SET TASK: Your task is to repeat only the lines from the one with "of its outline." through the one with "zip(*points))), Vector(map(max, zip(*points)))", exactly as they stand, both ends included.

DATASET ENTRIES:
=-=-=

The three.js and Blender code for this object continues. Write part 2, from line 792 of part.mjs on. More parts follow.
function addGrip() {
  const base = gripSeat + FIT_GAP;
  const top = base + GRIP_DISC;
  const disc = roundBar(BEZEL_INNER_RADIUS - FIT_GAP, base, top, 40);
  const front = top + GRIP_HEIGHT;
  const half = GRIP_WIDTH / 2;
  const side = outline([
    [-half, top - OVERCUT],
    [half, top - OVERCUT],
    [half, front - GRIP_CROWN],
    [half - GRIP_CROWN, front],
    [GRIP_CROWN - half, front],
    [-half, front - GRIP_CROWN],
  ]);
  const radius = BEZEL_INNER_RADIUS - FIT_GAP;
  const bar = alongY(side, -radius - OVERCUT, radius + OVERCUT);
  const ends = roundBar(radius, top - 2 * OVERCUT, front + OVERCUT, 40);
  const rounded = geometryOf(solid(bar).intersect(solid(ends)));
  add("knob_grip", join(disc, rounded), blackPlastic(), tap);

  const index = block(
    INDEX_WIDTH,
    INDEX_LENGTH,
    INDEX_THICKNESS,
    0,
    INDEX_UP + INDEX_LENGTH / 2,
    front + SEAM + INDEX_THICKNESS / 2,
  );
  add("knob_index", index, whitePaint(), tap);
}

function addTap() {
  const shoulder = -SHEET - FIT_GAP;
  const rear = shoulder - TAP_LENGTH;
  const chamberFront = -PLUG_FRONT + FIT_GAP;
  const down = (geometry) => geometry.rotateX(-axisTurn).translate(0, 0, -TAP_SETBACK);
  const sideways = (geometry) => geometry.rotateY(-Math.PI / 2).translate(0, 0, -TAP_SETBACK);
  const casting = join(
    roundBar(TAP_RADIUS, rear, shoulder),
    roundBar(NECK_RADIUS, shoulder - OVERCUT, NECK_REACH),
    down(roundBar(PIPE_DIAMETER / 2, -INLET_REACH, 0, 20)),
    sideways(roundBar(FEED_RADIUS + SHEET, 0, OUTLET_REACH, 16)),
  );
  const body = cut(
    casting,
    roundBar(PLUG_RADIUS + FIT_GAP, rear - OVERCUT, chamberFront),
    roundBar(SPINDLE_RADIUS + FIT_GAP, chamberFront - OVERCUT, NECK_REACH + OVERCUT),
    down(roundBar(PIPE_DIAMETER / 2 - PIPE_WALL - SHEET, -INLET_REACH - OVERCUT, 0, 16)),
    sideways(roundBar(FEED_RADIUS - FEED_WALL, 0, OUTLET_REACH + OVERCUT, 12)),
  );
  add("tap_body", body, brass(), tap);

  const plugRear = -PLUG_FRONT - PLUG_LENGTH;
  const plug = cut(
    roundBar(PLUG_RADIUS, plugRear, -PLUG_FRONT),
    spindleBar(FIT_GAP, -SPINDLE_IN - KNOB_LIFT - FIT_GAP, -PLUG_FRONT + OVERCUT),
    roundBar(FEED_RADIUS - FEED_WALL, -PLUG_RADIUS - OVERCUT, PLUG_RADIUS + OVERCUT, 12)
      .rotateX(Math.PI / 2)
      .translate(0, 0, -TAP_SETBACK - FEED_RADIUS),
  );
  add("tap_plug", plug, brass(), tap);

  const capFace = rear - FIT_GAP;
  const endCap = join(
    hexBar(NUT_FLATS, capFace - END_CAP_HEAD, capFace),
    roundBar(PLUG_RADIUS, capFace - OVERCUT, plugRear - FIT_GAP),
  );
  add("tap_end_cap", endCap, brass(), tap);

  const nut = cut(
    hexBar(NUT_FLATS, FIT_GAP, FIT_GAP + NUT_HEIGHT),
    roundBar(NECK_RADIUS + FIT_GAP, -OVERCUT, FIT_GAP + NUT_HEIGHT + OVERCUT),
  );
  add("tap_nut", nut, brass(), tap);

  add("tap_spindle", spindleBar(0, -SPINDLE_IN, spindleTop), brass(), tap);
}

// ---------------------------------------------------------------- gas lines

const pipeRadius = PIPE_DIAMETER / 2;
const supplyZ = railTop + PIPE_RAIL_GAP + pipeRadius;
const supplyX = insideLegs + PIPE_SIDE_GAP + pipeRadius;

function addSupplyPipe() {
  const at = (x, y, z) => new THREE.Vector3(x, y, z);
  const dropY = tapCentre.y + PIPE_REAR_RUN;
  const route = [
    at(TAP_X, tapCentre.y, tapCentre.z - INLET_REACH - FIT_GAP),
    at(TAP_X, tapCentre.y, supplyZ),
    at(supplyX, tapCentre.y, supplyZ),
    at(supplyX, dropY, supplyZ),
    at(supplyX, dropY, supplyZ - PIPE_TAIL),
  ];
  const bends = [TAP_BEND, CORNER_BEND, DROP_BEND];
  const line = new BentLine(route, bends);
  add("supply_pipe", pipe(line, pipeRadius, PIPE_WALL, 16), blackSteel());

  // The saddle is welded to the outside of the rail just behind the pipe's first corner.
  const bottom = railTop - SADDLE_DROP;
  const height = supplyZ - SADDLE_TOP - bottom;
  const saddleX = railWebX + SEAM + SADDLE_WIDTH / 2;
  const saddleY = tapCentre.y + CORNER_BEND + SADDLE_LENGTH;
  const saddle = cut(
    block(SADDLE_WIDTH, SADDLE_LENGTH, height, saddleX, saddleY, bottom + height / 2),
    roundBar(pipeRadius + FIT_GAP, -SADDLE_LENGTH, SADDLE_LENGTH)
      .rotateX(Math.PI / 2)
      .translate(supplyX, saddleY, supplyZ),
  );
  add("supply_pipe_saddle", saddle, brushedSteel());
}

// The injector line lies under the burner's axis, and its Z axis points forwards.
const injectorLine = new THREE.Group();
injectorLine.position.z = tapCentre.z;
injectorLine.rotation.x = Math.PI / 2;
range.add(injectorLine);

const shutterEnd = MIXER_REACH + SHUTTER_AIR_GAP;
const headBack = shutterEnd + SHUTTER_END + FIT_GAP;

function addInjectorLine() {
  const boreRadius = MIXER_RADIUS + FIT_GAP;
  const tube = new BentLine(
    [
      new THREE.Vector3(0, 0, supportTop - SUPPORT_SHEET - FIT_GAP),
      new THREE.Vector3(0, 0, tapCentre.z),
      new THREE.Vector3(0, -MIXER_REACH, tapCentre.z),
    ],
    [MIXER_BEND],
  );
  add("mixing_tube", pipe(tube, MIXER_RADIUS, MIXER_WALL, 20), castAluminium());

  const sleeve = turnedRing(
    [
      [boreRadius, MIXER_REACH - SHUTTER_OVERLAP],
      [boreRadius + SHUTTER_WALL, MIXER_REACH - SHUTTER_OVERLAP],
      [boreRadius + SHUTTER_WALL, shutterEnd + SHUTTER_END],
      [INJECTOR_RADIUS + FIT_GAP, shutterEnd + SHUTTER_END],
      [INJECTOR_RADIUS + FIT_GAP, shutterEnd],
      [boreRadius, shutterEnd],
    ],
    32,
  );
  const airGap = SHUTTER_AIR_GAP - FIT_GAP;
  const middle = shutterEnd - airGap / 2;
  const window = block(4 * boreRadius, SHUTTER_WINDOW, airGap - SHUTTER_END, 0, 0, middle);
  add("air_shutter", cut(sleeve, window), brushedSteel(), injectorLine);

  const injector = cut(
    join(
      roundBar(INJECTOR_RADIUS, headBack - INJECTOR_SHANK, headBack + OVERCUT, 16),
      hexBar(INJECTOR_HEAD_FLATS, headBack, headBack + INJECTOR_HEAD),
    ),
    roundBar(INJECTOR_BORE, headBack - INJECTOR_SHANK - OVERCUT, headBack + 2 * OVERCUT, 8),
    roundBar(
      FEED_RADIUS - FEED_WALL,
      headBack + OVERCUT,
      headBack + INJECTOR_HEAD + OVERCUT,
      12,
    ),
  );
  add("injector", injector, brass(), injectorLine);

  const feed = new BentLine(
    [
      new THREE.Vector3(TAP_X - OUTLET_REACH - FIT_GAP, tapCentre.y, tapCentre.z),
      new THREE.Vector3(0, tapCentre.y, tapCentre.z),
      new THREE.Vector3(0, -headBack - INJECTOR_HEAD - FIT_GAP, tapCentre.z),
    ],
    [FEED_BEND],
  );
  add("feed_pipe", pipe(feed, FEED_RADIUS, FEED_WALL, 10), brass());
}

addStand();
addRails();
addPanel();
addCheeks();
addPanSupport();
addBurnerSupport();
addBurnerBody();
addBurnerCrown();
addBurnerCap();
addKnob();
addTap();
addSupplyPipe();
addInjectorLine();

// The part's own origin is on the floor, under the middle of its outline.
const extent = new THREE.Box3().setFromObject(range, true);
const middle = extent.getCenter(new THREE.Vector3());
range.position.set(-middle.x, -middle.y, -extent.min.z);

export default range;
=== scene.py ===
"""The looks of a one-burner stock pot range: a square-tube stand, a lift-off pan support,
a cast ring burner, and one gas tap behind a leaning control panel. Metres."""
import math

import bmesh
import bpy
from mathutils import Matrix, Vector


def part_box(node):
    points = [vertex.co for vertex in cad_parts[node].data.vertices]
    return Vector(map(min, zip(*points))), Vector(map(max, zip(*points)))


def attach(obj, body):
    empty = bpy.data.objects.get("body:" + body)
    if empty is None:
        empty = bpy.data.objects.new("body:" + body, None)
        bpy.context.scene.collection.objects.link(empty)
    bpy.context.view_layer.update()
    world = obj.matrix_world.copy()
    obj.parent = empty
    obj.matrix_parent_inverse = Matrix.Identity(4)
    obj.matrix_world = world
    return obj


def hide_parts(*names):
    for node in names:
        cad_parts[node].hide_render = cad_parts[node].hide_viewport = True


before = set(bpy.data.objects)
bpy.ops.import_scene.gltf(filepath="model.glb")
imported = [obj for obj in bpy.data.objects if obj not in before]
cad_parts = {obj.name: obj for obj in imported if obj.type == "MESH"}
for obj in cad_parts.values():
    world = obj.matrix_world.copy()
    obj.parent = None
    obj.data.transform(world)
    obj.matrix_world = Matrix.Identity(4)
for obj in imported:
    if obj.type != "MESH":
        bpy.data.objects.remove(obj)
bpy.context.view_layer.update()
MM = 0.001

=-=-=

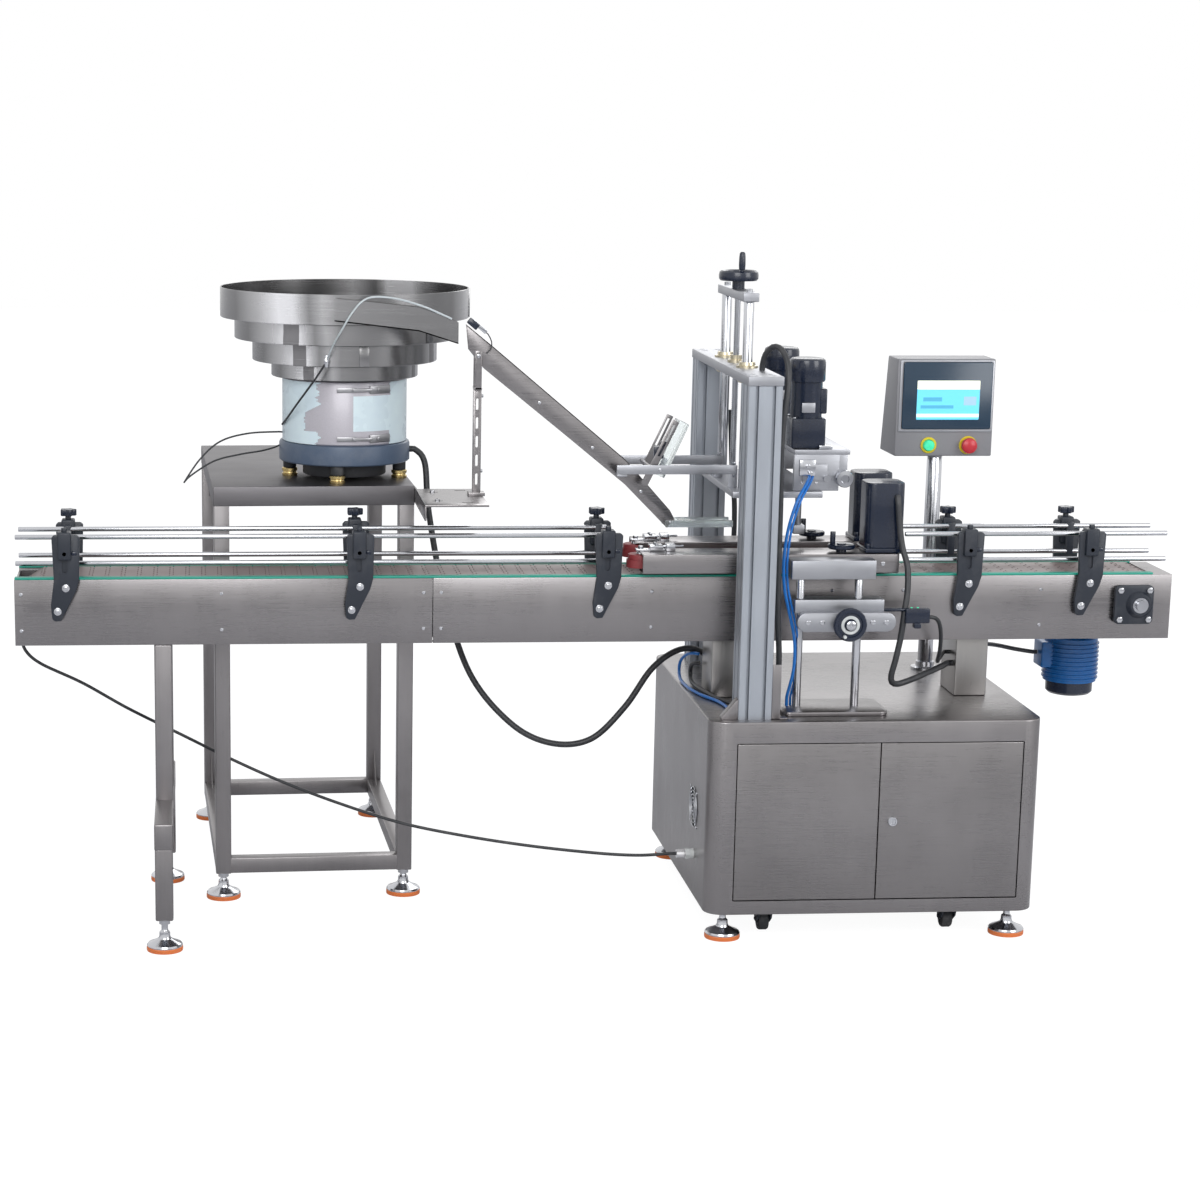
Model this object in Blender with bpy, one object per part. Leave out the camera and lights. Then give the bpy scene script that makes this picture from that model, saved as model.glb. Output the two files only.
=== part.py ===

=-=-=

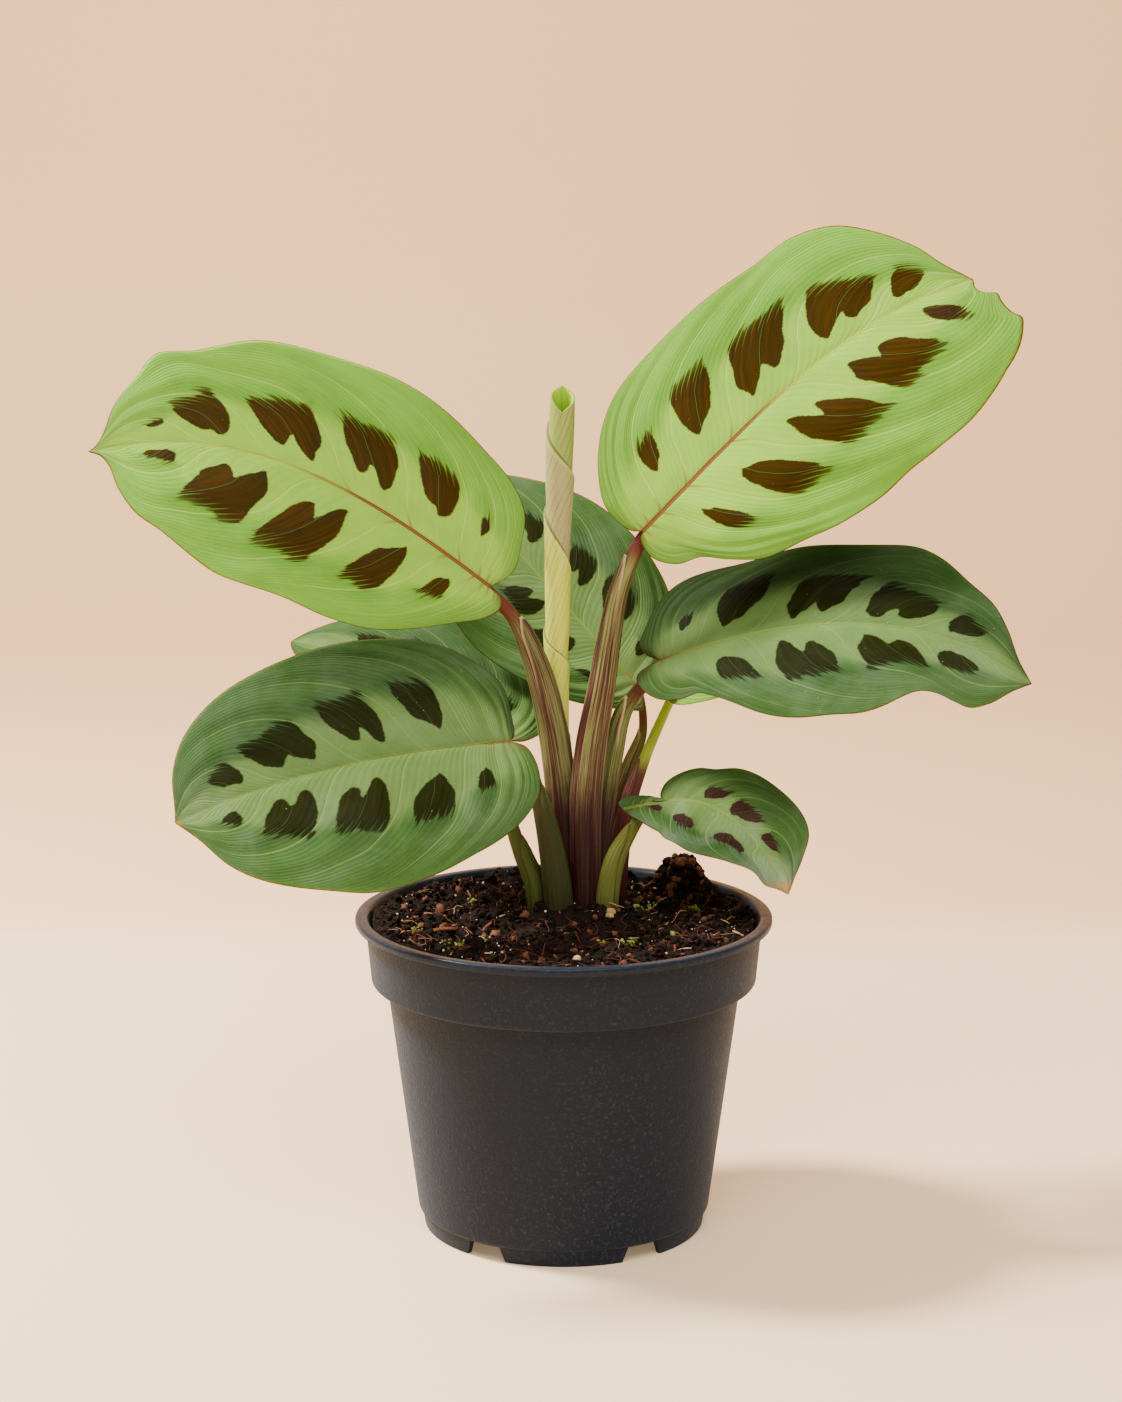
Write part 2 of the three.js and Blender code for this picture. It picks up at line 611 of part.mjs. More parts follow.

=-=-=

RESULT FOR THIS EXERCISE:
// The part's own origin is on the floor, under the middle of its outline.
const extent = new THREE.Box3().setFromObject(range, true);
const middle = extent.getCenter(new THREE.Vector3());
range.position.set(-middle.x, -middle.y, -extent.min.z);

export default range;
=== scene.py ===
"""The looks of a one-burner stock pot range: a square-tube stand, a lift-off pan support,
a cast ring burner, and one gas tap behind a leaning control panel. Metres."""
import math

import bmesh
import bpy
from mathutils import Matrix, Vector


def part_box(node):
    points = [vertex.co for vertex in cad_parts[node].data.vertices]
    return Vector(map(min, zip(*points))), Vector(map(max, zip(*points)))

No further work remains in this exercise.